Emergency services personnel at the scene of the explosion in central St Petersburg (AP)

A video showed Mr Tatarsky making jokes about the bust and putting it on the table next to him just before the explosion.

Investigators are said to be looking into the statuette as a possible source of the blast, but also have not ruled out a bomb being placed in the cafe before the event.

Mr Tatarsky, whose real name was Maxim Fomin, had more than 560,000 followers on social network Telegram and was one of the most prominent of the influential military bloggers who have provided running commentary on Russia’s war in Ukraine.

No-one has declared responsibility for the explosion, with Russian military bloggers pointing the finger of blame at Ukraine - which is denied by Kyiv.
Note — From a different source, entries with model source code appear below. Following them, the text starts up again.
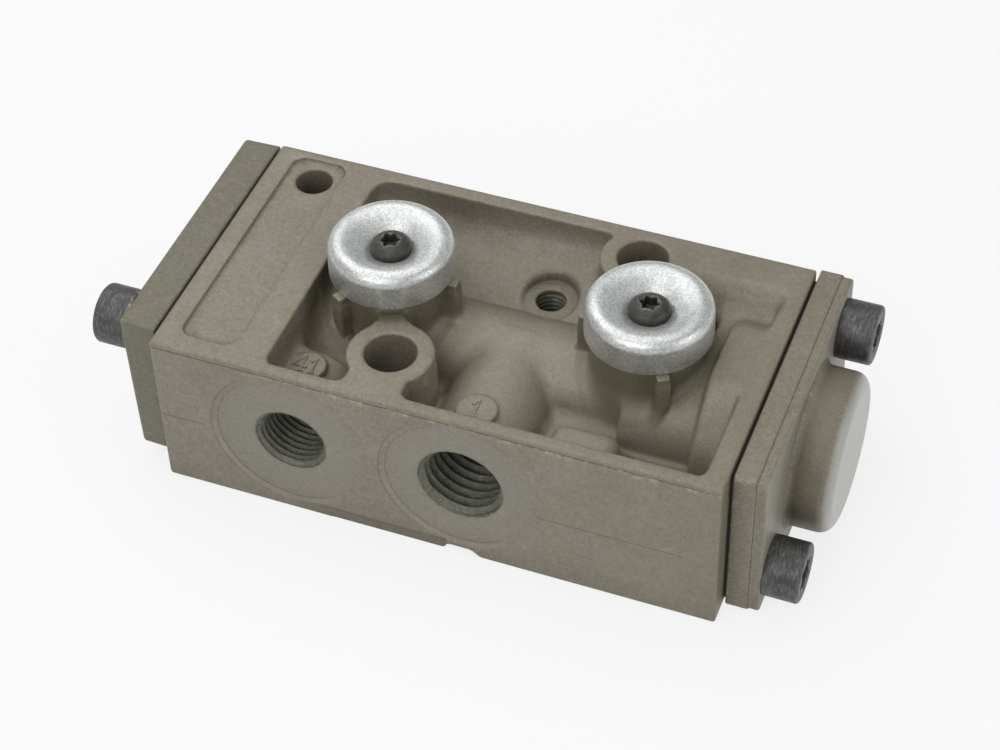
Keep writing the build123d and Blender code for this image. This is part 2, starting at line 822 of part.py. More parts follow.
def spring_seat():
    x0 = spool_shoulder_x
    seat = ring_x(seat_radius, stub_radius + fit_gap, x0, x0 + seat_thickness)
    hub_radius = spring_radius - spring_wire - 0.5
    return seat + ring_x(hub_radius, stub_radius + fit_gap, x0 + seat_thickness, x0 + stub_length)


# Coil spring between the moving seat and the dome's floor
def return_spring():
    x0 = spool_shoulder_x + seat_thickness + spring_wire + 0.05
    x1 = dome_inner_x - spring_wire - 0.05
    height = x1 - x0
    path = Helix(height / spring_turns, height, spring_radius)
    section = Plane(origin=path @ 0, z_dir=path % 0) * Circle(spring_wire)
    coil = sweep(section, path=path)
    return Pos(x0, axis_y, axis_z) * Rot(0, 90, 0) * coil


def pilot_piston():
    radius = piston_bore - sliding_gap
    body = rod_x(radius, piston_left, piston_right)
    body = chamfer(body.edges().filter_by(GeomType.CIRCLE), 0.4)
    body += rod_x(piston_nub_radius, left_face + 0.05, piston_left)
    body -= rod_x(stub_radius + fit_gap, piston_right - piston_socket - 0.1, piston_right)
    centre = (piston_left + piston_right) / 2
    half = piston_seal_width / 2
    groove = rod_x(piston_bore, centre - half, centre + half)
    groove -= rod_x(piston_bore - piston_seal_section, centre - half, centre + half)
    return body - groove


def piston_seal():
    centre = (piston_left + piston_right) / 2
    inner = piston_bore - piston_seal_section
    outer = piston_bore - sliding_gap / 2
    width = piston_seal_width - 2 * fit_gap
    section = Pos(centre, (inner + outer) / 2) * RectangleRounded(width, outer - inner, 0.4)
    return Pos(0, axis_y, axis_z) * revolve(Plane.XY * section, Axis.X)


# Sub-parts by name; a list is one group of separate solids
parts = {
    "valve_body": valve_body(),
    "left_end_cover": left_end_cover(),
    "right_end_cover": right_end_cover(),
    "left_cover_gasket": left_cover_gasket(),
    "right_cover_gasket": right_cover_gasket(),
    "left_cover_screws": left_cover_screws(),
    "right_cover_screws": right_cover_screws(),
    "spool": spool(),
    "pilot_piston": pilot_piston(),
    "piston_seal": piston_seal(),
    "retaining_washer": retaining_washer(),
    "snap_ring": snap_ring(),
    "spring_seat": spring_seat(),
    "return_spring": return_spring(),
}
for side, x in (("left", exhaust_left_x), ("right", exhaust_right_x)):
    parts["exhaust_cup_" + side] = exhaust_cup(x)
    parts["exhaust_flap_" + side] = exhaust_flap(x)
    parts["exhaust_screw_" + side] = exhaust_screw(x)
for side, x in (("left", outlet_left_x), ("right", outlet_right_x)):
    parts["outlet_seal_" + side] = outlet_seal(x)
for i, centre in enumerate(seal_centres):
    parts["seal_ring_%d" % (i + 1)] = seal_ring(centre)
for i in range(5):
    parts["port_spacer_%d" % (i + 1)] = port_spacer(i)

for name, shape in parts.items():
    shapes = shape if isinstance(shape, list) else [shape]
    solids = [solid for piece in shapes for solid in piece.solids()]
    export_step(Compound(children=solids), "parts/%s.step" % name)
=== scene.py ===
import bpy
import json
import math
import numpy as np
from mathutils import Matrix, Vector


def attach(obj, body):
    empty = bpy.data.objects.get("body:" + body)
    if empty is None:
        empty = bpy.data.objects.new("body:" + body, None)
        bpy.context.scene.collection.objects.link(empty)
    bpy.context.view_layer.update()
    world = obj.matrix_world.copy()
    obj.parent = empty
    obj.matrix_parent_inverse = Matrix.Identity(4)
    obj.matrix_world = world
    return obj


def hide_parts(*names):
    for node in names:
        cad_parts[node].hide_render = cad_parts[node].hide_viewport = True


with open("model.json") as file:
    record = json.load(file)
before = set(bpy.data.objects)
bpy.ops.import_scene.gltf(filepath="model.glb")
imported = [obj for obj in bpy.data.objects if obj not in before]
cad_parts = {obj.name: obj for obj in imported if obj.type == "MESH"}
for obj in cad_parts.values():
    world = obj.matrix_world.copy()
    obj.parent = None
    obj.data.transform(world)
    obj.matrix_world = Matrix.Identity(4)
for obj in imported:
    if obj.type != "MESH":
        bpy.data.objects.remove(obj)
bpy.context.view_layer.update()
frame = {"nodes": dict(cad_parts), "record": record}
nodes = frame["nodes"]

# Sizes in millimetres, as in the part's source
MM = 0.001
FRONT, BACK, TOP, HALF = -21.75, 21.75, 25.8, 40.0
AXIS_Y, AXIS_Z = 1.8, 12.9
# The pocket's walls in plan, at the top
LEFT_WALL, RIGHT_WALL, FRONT_WALL, BACK_WALL = -24.15, 37.7, -19.8, 19.85
# Ports of the front face: x and z of the centre, and how far their spot faces are sunk
SUPPLY = (4.2, 13.45)
PILOT = (-20.4, 13.2)
SPOT_DEPTH = 0.35
# Threads: radius at the roots, radius at the crests, pitch, radius at the mouth
SUPPLY_THREAD = (6.0, 5.19, 1.5, 6.25)
PILOT_THREAD = (5.0, 4.46, 1.0, 5.35)
TAPPED_THREAD = (2.5, 2.05, 0.8, 2.15)
# Exhausts: x of the centre, and the directions of the chimney's fins
EXHAUSTS = ((-14.35, (0, 120, 240)), (22.5, (60, 180, 300)))
# The post in each chimney, which carries the cup: its radius and top, and the radius of its screw hole
POST_RADIUS, POST_TOP, POST_HOLE = 2.6, 29.2, 1.58
# Holes from above: x and y, and the radius of the bosses round the front and rear bolts
FRONT_BOLT = (-8.7, -12.6)
REAR_BOLT = (16.9, 16.1)
LEFT_HOLE = (-32.6, 16.3)
TAPPED = (5.2, 11.3)
BOLT_BOSS = 5.95
# Numbered pads: x, y, radius and top
SUPPLY_PAD = (SUPPLY[0], -14.6, 2.85, 21.45)
PILOT_PAD = (PILOT[0], -14.1, 2.6, 20.95)
# Outlets of the underside: x, in line with the bore
OUTLETS = (-5.1375, 13.2875)
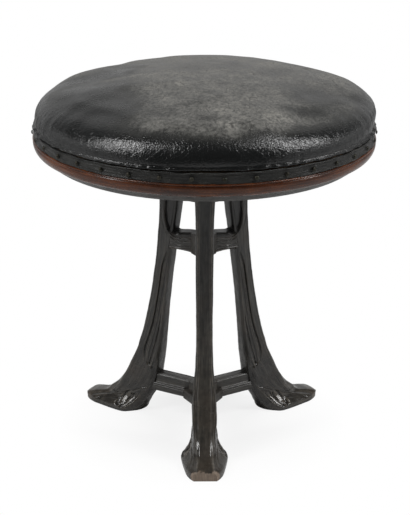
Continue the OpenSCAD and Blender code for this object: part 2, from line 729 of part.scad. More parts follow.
module stuffing_pad() {
    in = leather_t + soft_gap;
    pad_r = skirt_r - in - soft_gap;
    color(hair)
    loft(concat([flat_ring(pad_r, band_top_h), flat_ring(pad_r, wide_h - overrun)], crown_rings(in, 2)),
        [0, 0, band_top_h],
        crown_mid - [0, 0, hollow(0, 0) + in]);
}

module leather_band() {
    inner = skirt_r + soft_gap;
    color(black_leather)
    rotate_extrude($fn = fine)
        translate([inner, rail_top_h])
            square([band_t, band_h]);
}

module band_nails() {
    face_r = skirt_r + soft_gap + band_t;
    dome_h = nail_d * nail_dome_share;
    sphere_r = (dome_h * dome_h + nail_d * nail_d / 4) / (2 * dome_h);
    color(bronze)
    for (i = [0 : nail_count - 1])
        rotate([0, 0, (i + 0.5) * 360 / nail_count])
            translate([face_r, 0, rail_top_h + band_h / 2])
                rotate([0, 90, 0]) {
                    intersection() {
                        translate([0, 0, dome_h - sphere_r])
                            sphere(r = sphere_r, $fn = small);
                        cylinder(r = nail_d / 2 + overrun, h = dome_h + overrun, $fn = small);
                    }
                    translate([0, 0, -nail_shank_l])
                        cylinder(r = nail_shank_d / 2, h = nail_shank_l + dome_h / 2, $fn = small);
                }
}

carved_leg(leg_angles[0]);  // front_leg
carved_leg(leg_angles[1]);  // left_leg
carved_leg(leg_angles[2]);  // right_leg
upper_arm(leg_angles[0]);  // upper_arm_front
upper_arm(leg_angles[1]);  // upper_arm_left
upper_arm(leg_angles[2]);  // upper_arm_right
upper_hub();
lower_arm(leg_angles[0]);  // lower_arm_front
lower_arm(leg_angles[1]);  // lower_arm_left
lower_arm(leg_angles[2]);  // lower_arm_right
lower_hub();
top_block();
leg_dowels();
screw_nut();
nut_screws();
buffer_washer();
seat_screw();
seat_plate();
plate_screws();
bottom_board();
board_screws();
seat_board();
seat_rail();
stuffing_pad();
leather_cover();
leather_band();
band_nails();
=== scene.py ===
import math

import bpy
import numpy as np
from mathutils import Matrix, Quaternion, Vector


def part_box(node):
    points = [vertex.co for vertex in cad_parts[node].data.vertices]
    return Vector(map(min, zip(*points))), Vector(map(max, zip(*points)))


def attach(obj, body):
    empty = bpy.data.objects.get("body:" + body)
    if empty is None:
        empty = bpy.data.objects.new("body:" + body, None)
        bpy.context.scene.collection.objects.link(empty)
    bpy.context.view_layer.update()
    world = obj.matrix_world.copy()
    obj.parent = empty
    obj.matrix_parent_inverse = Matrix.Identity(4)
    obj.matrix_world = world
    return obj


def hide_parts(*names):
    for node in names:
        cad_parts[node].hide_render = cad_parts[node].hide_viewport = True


bl_info = {
    "name": "Revolving piano stool",
    "version": (1, 0, 0),
    "blender": (4, 5, 0),
    "location": "3D View > Sidebar > Piano stool",
    "description": "Dresses the solids of a piano stool with carved wood, leather and iron",
    "category": "Object",
}

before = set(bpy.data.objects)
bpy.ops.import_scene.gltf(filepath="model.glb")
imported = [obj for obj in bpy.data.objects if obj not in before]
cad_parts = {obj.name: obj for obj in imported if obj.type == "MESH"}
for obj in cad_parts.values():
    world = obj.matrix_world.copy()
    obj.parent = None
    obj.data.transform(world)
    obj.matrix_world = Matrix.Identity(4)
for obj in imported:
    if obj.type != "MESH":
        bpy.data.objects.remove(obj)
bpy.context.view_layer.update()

MM = 0.001
LEG_ANGLES = {"front": -90, "left": 150, "right": 30}
SIXTH = math.pi / 6  # from the middle of a hexagon's flat to its corner


def node_top(node):
    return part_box(node)[1].z


# Small helpers for modelling


def nothing_selected():
    if bpy.context.object and bpy.context.object.mode != "OBJECT":
        bpy.ops.object.mode_set(mode="OBJECT")
    bpy.ops.object.select_all(action="DESELECT")


def only(piece):
    nothing_selected()
    piece.select_set(True)
    bpy.context.view_layer.objects.active = piece


def edit_all(piece, *steps):
    """Runs edit mode steps on the whole of a piece."""
    only(piece)
    bpy.ops.object.mode_set(mode="EDIT")
    bpy.ops.mesh.select_mode(type="VERT")
    bpy.ops.mesh.select_all(action="SELECT")
    for step in steps:
        step()
    bpy.ops.object.mode_set(mode="OBJECT")


def points_of(piece):
    places = np.empty(len(piece.data.vertices) * 3)
    piece.data.vertices.foreach_get("co", places)
    return places.reshape(-1, 3)


def place_points(piece, places):
    piece.data.vertices.foreach_set("co", np.asarray(places, dtype=np.float32).ravel())
    piece.data.update()


def added(name, operator, **values):
    """Adds a primitive with nothing else selected, and names it."""
    nothing_selected()
    operator(**values)
    piece = bpy.context.object
    piece.name = piece.data.name = name
    return piece


def copy_of(piece, name):
    only(piece)
    bpy.ops.object.duplicate()
    twin = bpy.context.object
    twin.name = twin.data.name = name
    return twin


def settle(piece):
    """Moves the object's place, turn and scale into its mesh."""
    only(piece)
    bpy.ops.object.transform_apply(location=True, rotation=True, scale=True)


def modify(piece, name, kind, **values):
    """Adds a modifier and applies it."""
    modifier = piece.modifiers.new(name, kind)
    for key, value in values.items():
        setattr(modifier, key, value)
    only(piece)
    bpy.ops.object.modifier_apply(modifier=modifier.name)


def rounded(piece, width, segments=2, angle=30):
    """Bevels the piece's edges that are sharper than the angle."""
    limit = {"limit_method": "ANGLE", "angle_limit": math.radians(angle)}
    modify(piece, "Rounded edges", "BEVEL", width=width, segments=segments, **limit)


def shade(piece, angle=40):
    only(piece)
    bpy.ops.object.shade_smooth_by_angle(angle=math.radians(angle))


def facing_out():
    bpy.ops.mesh.normals_make_consistent(inside=False)


def turned(name, profile, steps):
    """A turned piece: a closed profile of (radius, height) points, spun once round the stool's axis."""
    piece = added(name, bpy.ops.mesh.primitive_circle_add, vertices=len(profile), radius=1)
    place_points(piece, [(r, 0, z) for r, z in profile])
    edit_all(
        piece,
        lambda: bpy.ops.mesh.spin(steps=steps, angle=math.tau, center=(0, 0, 0), axis=(0, 0, 1)),
        lambda: bpy.ops.mesh.select_all(action="SELECT"),
        lambda: bpy.ops.mesh.remove_doubles(threshold=1e-6),
        lambda: bpy.ops.mesh.dissolve_degenerate(threshold=1e-7),
        facing_out,
    )
    return piece


def bar(name, section, start, end, cuts):
    """A straight bar along X: a closed section of (across, up) points, extruded and cut into lengths."""
    piece = added(name, bpy.ops.mesh.primitive_circle_add, vertices=len(section), radius=1, fill_type="NGON")
    place_points(piece, [(start, y, z) for y, z in section])
    way = {"value": (end - start, 0, 0)}
    edit_all(piece, lambda: bpy.ops.mesh.extrude_region_move(TRANSFORM_OT_translate=way))
    for i in range(1, cuts + 1):
        place = start + (end - start) * i / (cuts + 1)
        edit_all(piece, lambda: bpy.ops.mesh.bisect(plane_co=(place, 0, 0), plane_no=(1, 0, 0)))
    edit_all(piece, facing_out)
    return piece


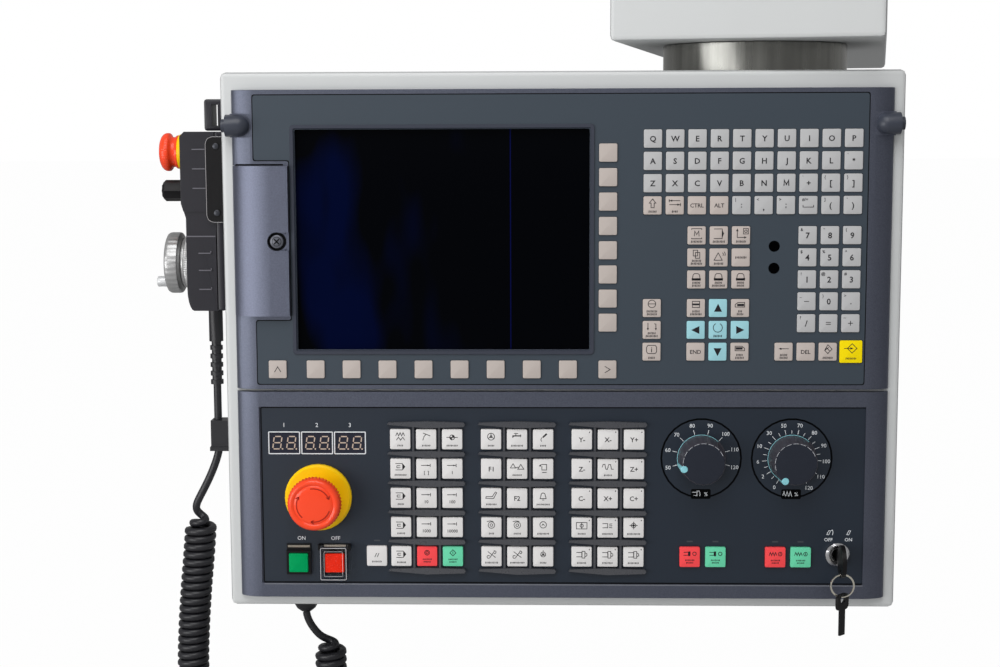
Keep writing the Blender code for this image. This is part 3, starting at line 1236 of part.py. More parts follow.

Some Russian commentators have compared the bombing to the killing last August of Darya Dugina, a nationalist TV commentator, who was killed in a car bomb outside Moscow.

Russian authorities blamed Ukraine’s military intelligence for Dugina’s death, but Kyiv denied involvement.

A portrait of Russian military blogger Vladlen Tatarsky (REUTERS)

Reacting to the latest incident, Russian Foreign Ministry spokeswoman Maria Zakharova said Tatarsky’s activities “have won him the hatred of the Kyiv regime”.

But a top Ukrainian government official cast the explosion that killed Mr Tatarsky as part of internal turmoil.

“Spiders are eating each other in a jar,” Ukrainian presidential adviser Mykhailo Podolyak wrote in English on Twitter.

“Question of when domestic terrorism would become an instrument of internal political fight was a matter of time.”

Tatarsky was among hundreds of attendees at a lavish Kremlin ceremony last September to proclaim Russia’s annexation of four partly occupied regions of Ukraine - a move that most countries at the UN condemned as illegal.

“We’ll defeat everyone, we’ll kill everyone, we’ll rob everyone we need to. Everything will be as we like it,” he was shown saying in a video clip on that occasion.

The cafe in which Mr Tatarsky was killed, Street Food Bar No 1 near the River Neva, was once owned by Yevgeny Prigozhin, the leader of the infamous Wagner mercenary group which has taken part in much of the fighting in eastern Ukraine.

Prigozhin paid tribute to the pro-war blogger in a video which he claimed was filmed from the town hall in Bakhmut, which has witnessed heavy fighting.